DC Subway Rescue Video Shows Unidentified Heroes Saving A Man In A Wheelchair From Death


A Washington, D.C., subway rescue video is going viral because it shows two Good Samaritans risking their lives to save a man in a wheelchair who had fallen down onto the tracks.

In a related report by the Inquisitr, another nameless hero rescued a driver from a SUV that was left hanging over a cliff after a car crash in Idaho left the driver fazed. In Miami, a Colombian immigrant saved a police officer from a hail of gunfire by swerving his van into the line of fire in order to block the bullets.

Authorities say an unidentified 54-year-old man in an automated wheelchair rolled off the subway platform and onto the tracks at the U Street Metro station. The wheelchair landed on top of the man, leaving him stuck on top of the tracks. The D.C. subway rescue video show two brave bystanders leaping down onto the track in order to lift the man and his wheelchair back to safety.

Metro spokesman Dan Stessel said the man who fell “was not in imminent danger of being struck by a train.” The nearest subway train was was three stops away, and apparently there was plenty of time to stop the trains, but the D.C. subway rescue happened so fast that train operators did not have to take any action.

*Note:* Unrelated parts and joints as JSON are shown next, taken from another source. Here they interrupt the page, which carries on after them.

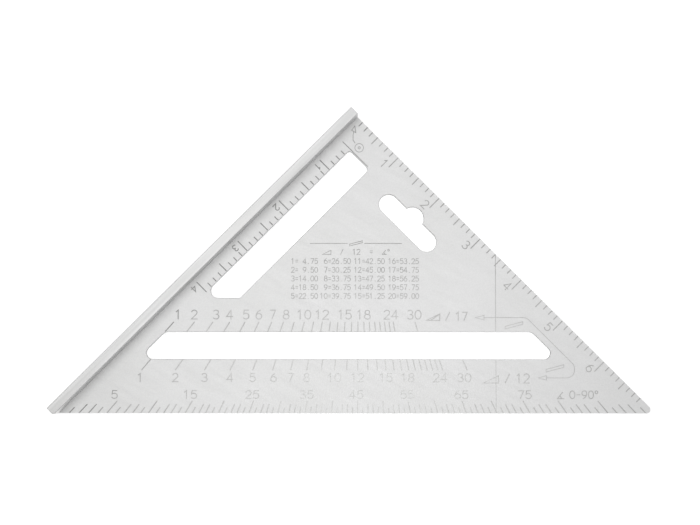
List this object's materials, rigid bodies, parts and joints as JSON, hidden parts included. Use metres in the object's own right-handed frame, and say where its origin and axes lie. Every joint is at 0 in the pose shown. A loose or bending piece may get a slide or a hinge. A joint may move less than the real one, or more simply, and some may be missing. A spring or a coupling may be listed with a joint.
{
  "type": "rafter square",
  "caption": "Right-angled triangular layout square: a flat slotted blade with engraved scales, let into a raised fence along one leg.",
  "frame": {"origin": "under the middle of the square, level with the lower edge of the fence", "axes": "+X along the long edge, towards the free tip; +Y from the long edge towards the right-angled corner; +Z square to the blade"},
  "size_m": [0.2618, 0.1334, 0.022],
  "materials": {
    "blade": "satin pale grey, matte-blasted, engraved scales",
    "fence": "satin pale grey, fine lines along the bar",
    "engraving": "darkened floor of the engraved marks"
  },
  "bodies": {
    "root": {"blade": "blade", "fence": "fence"}
  },
  "joints": []
}
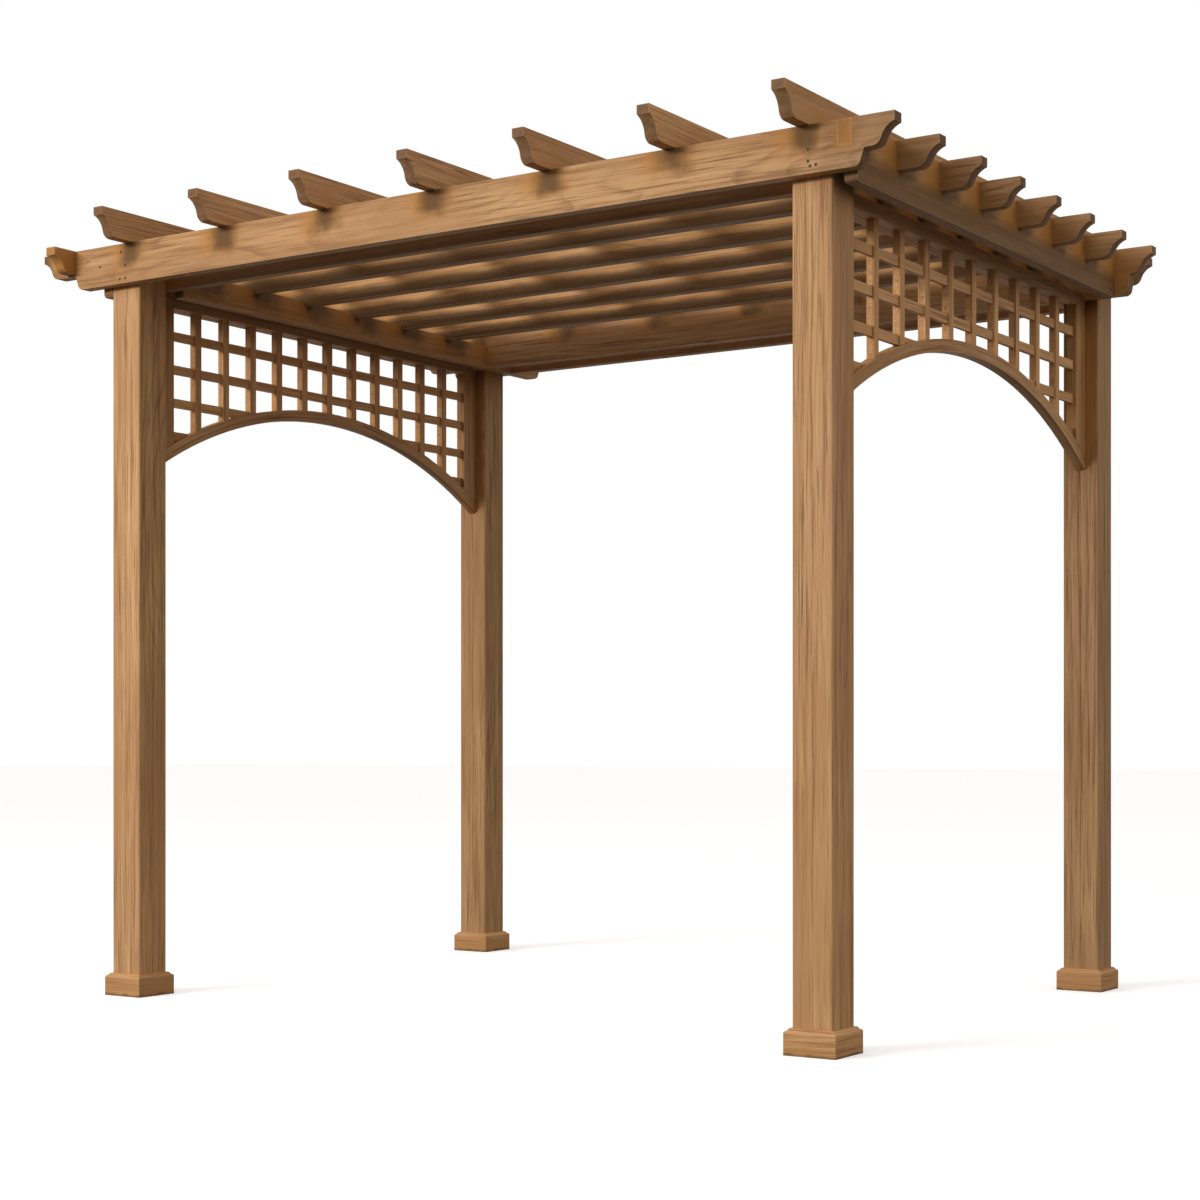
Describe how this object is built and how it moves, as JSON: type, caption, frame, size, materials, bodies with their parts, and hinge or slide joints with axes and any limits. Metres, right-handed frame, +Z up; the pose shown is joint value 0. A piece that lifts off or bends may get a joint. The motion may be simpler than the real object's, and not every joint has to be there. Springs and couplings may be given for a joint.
{
  "type": "garden pergola",
  "caption": "Open timber pergola on square posts with base skirts, shaped beam, rafter and purlin tails and arched lattice sides.",
  "frame": {"origin": "on the ground, under the middle of the structure's overall box", "axes": "+X along the front to the right, +Y from the front to the back, +Z up"},
  "size_m": [3.622, 2.72, 2.916],
  "materials": {
    "post_wood": "weathered, oiled softwood with eased edges",
    "skirt_wood": "weathered, oiled softwood with eased edges",
    "purlin_wood": "weathered, oiled softwood with eased edges",
    "rafter_wood": "weathered, oiled softwood with eased edges",
    "beam_wood": "weathered, oiled softwood with eased edges",
    "lattice_wood": "weathered, oiled softwood with eased edges",
    "panel_wood": "weathered, oiled softwood with eased edges"
  },
  "bodies": {
    "root": {"back_beam": "beam_wood", "back_inner_beam": "beam_wood", "front_beam": "beam_wood", "front_inner_beam": "beam_wood", "left_arch_rail": "panel_wood", "left_back_short_lath": "lattice_wood", "left_back_stile": "panel_wood", "left_fly": "beam_wood", "left_front_short_lath": "lattice_wood", "left_front_stile": "panel_wood", "left_inner_header": "beam_wood", "left_lattice": "lattice_wood", "left_outer_header": "beam_wood", "left_top_rail": "panel_wood", "post_back_left": "post_wood", "post_back_right": "post_wood", "post_front_left": "post_wood", "post_front_right": "post_wood", "purlin_1": "purlin_wood", "purlin_2": "purlin_wood", "purlin_3": "purlin_wood", "purlin_4": "purlin_wood", "purlin_5": "purlin_wood", "purlin_6": "purlin_wood", "purlin_7": "purlin_wood", "rafter_1": "rafter_wood", "rafter_2": "rafter_wood", "rafter_3": "rafter_wood", "rafter_4": "rafter_wood", "rafter_5": "rafter_wood", "rafter_6": "rafter_wood", "right_arch_rail": "panel_wood", "right_back_short_lath": "lattice_wood", "right_back_stile": "panel_wood", "right_front_short_lath": "lattice_wood", "right_front_stile": "panel_wood", "right_inner_header": "beam_wood", "right_lattice": "lattice_wood", "right_outer_header": "beam_wood", "right_top_rail": "panel_wood", "skirt_back_left": "skirt_wood", "skirt_back_right": "skirt_wood", "skirt_front_left": "skirt_wood", "skirt_front_right": "skirt_wood"}
  },
  "joints": []
}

That is not to say the D.C. subway rescue was not dangerous. The Metro spokesman notes the real danger was the subway’s third rail, which was active at the time of the rescue. According to ABC, Gene Russianoff of the Straphangers Campaign, a group that pushes for better train service, says the best way to survive falling in front of oncoming subway training is not try and get back on the platform immediately.

“If there is clearance in the trough (between tracks), people have survived that way. And there’s also, instead of trying to get back up on the platform, if you step a couple of steps to where the girders are, between the express track, the third rail has a cover on it, so you can step on it,” Gannon said. “When people are really smoked down there, it’s when you hit a running rail and the third rail at the same time. If you’re at the end of platform from not where the train is coming in, you run toward the tunnel, past where the train would normally stop. Even in an emergency, there are stairs at the end there where you can get up.”

As of this publishing, none of the individuals involved in the Washington, D.C., subway rescue have been identified. According to the Washington Post, the man in the wheelchair was taken to a hospital with a bloody mouth, but he had no other visible injuries.